The decision on Monday comes after several U.S. Supreme Court decisions in favor of religious rights, including a 2020 decision that ruled that federal employment discrimination laws do not apply to lay teachers at church-run schools.

Katherine Franke, a Columbia Law School professor who specializes in religious liberty law and nondiscrimination law, said the decision was unsurprising because New Jersey’s anti-discrimination law grants unusually broad exceptions to religious employers, compared with federal law and laws in other states.

Still, Ms. Franke said, the ruling is significant and could inspire New Jersey lawmakers to narrow the law.

“We’re in a period where religious organizations are trying to push the boundaries of what it means for them to be exempt from laws that apply to all the rest of us,” she said. She added that some employers that are “not traditionally understood as religious entities” might view the decision as a “green light” to discriminate against L.G.B.T.Q. employees and those in interfaith marriages as well as those are who are pregnant out of wedlock.

Alexander Shalom, director of Supreme Court advocacy at the American Civil Liberties Union of New Jersey, called the ruling disappointing.

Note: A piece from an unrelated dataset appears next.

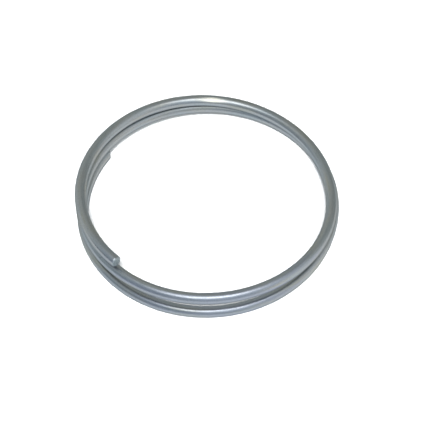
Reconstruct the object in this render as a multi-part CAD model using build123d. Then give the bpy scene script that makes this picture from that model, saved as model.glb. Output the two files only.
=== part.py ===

“While we recognize that the United States Supreme Court’s prior decisions provide broad latitude to religious employers regarding hiring and firing,” he said, “we believe the N.J. Supreme Court could have, and should have, held that a second-grade art teacher was entitled to the protections of the Law Against Discrimination.”

Mr. McKinney said that Ms. Crisitello, who no longer works as a teacher, did not intend to appeal her case further, because of the U.S. Supreme Court’s record on similar issues and because the Supreme Court does not review questions of state law.